An article in the New York Times last Sunday explored the growing trend of fertility yoga. The gist of the piece is that while there’s no evidence that yoga helps with fertility, women love the classes and fertility experts are recommending them more and more.
It’s not just the promise of stress relief that draws women struggling with infertility to the mat– though that’s a big part of it– but the much-needed community these specialized classes can provide.
The same can be said for all the “mommy” yogas–from fertility to prenatal to postpartum to “mommy and me.” The yoga studio can be a destination for women who seek support, without going to a “support group,” per se.
There is the breath, there is the authenticity, the focus, the shutting down of internal chatter about success, failure, longing, disappointment. And then there is the other kind of chatter. The kind in the changing room or in the parking lot afterwards.
Tami Quinn, co-founder of Pulling Down the Moon, a company with holistic fertility centers, told the New York Times, “If you say come to my support group, women going through infertility are like, I don’t need some hokey support group’ or I’m not that bad.’ But with yoga they are getting support and they don’t even realize it.”
Apply this to new moms and it fits: New parenthood can be so isolating. So difficult. But you mention getting out to a new mother’s SUPPORT group, and people think, yikes, that’s hokey or maybe a little severe. I may be sad, bored, confused and worried but I don’t need intervention.
But we do! Conceiving, gestating and caring for babies is meant to be a community effort. Postpartum depression is very much entangled with how much support a woman gets. I often call new mothers’ support groups just “new mom groups.” Sure, they are all about support, but maybe dropping that word makes the gathering more of an innocent chit-chat than a, “My name is Ceridwen, and I’m a mother” kind of affair.
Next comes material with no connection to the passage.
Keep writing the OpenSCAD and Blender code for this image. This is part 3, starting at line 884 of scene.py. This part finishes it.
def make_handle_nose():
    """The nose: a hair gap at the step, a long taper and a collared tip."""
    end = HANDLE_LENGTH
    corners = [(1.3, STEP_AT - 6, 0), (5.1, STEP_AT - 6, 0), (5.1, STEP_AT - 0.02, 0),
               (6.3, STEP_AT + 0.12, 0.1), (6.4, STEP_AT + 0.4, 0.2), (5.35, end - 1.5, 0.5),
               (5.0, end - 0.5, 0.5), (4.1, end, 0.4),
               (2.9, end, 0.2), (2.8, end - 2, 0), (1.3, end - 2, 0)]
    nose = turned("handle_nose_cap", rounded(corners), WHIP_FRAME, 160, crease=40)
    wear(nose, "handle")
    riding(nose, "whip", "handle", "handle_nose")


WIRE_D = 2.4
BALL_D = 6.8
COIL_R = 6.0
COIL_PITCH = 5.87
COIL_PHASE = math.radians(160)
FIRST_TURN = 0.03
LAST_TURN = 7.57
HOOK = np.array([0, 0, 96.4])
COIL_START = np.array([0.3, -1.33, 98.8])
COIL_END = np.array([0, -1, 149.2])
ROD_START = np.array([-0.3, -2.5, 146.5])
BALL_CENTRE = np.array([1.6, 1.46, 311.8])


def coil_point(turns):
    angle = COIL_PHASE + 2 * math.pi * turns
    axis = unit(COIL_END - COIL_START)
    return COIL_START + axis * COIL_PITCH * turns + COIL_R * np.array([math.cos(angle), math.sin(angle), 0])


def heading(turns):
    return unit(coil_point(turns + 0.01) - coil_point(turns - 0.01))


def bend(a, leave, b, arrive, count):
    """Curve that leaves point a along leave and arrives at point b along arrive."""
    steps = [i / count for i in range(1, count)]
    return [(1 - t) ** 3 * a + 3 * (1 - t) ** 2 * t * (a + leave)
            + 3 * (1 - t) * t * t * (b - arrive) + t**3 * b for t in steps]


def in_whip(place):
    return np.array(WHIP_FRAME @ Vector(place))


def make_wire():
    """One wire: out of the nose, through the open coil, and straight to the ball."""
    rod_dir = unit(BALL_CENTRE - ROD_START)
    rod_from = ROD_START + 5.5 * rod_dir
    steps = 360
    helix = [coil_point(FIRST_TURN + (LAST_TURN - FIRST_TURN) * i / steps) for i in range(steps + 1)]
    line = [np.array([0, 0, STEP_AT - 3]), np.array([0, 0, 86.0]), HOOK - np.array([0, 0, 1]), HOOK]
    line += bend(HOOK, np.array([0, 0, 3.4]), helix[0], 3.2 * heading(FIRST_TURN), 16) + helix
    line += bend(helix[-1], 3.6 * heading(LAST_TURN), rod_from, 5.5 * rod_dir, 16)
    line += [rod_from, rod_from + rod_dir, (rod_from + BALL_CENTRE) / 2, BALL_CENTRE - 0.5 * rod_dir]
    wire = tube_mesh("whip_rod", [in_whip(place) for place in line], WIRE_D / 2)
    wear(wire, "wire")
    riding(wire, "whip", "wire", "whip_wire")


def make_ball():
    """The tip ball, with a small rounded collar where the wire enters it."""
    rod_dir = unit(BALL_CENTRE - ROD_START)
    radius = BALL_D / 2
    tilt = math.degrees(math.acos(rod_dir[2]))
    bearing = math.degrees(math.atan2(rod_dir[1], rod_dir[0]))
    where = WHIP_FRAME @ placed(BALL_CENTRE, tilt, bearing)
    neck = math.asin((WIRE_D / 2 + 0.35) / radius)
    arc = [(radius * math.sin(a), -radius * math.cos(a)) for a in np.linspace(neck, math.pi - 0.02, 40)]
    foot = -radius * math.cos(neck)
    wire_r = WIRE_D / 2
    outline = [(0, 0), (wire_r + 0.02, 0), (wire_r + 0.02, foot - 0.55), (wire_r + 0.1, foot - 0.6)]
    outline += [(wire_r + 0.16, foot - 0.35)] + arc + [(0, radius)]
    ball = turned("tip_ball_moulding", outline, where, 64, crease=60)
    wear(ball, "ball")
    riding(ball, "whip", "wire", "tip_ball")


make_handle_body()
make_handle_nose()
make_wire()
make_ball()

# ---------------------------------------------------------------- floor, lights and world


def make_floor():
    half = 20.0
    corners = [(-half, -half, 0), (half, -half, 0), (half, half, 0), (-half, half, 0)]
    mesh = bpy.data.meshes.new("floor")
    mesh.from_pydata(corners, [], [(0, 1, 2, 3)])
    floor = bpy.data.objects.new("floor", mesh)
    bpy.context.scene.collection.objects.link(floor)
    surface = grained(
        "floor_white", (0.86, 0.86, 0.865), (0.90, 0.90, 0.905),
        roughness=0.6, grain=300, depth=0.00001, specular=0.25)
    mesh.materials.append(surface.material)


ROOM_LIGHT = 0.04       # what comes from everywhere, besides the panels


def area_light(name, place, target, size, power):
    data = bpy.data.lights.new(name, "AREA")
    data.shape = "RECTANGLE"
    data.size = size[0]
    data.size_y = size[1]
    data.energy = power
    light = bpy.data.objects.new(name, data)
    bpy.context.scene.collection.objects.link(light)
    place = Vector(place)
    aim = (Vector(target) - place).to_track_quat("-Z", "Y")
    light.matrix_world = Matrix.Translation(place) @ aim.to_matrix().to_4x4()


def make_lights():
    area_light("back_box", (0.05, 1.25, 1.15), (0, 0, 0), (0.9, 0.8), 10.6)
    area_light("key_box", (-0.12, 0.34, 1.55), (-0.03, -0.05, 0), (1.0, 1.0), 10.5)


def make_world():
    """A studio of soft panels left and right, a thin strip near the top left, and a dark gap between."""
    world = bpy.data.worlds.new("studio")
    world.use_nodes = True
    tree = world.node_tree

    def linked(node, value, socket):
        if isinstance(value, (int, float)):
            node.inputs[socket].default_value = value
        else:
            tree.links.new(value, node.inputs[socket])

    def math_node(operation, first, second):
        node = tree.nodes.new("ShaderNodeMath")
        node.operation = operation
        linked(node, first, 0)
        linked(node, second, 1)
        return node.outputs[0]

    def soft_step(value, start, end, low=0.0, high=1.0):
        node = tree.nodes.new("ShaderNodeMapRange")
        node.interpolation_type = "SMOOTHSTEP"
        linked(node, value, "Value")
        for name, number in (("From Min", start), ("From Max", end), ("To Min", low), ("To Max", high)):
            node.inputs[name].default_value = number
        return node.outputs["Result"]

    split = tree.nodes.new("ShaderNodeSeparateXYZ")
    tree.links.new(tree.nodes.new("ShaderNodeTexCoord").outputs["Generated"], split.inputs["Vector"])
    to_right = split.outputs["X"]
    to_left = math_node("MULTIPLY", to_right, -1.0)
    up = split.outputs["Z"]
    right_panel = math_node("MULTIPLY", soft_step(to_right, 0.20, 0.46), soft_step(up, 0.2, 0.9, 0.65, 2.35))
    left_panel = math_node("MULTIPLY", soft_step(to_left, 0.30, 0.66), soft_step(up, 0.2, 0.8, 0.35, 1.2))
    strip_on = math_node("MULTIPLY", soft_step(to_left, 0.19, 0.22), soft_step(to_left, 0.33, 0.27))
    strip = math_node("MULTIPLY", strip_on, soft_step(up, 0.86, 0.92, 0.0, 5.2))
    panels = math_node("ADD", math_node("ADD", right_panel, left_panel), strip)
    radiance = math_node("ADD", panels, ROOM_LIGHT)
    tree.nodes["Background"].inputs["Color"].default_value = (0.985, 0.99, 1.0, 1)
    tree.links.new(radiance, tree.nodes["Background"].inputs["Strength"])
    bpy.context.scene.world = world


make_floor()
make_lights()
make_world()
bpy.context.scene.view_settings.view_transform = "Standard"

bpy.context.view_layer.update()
Having said that, I do think it’s sad that “getting support” is often seen as a sign of failure. Now that I’m a seasoned mother I seek out support whenever I can: From mothers, from professionals, from daycares, schools, playground conversation.You get good at it. But as a young working woman who is about to be or just was pregnant, asking for help can seem like just a horrifying idea!
The designated yoga class– fertility, prenatal, mommy and me– is a perfect way for women to find the support they need in a kind of seamless, subtle way. It can provide a gentle launch into a world where asking for help is often the very best thing you can do.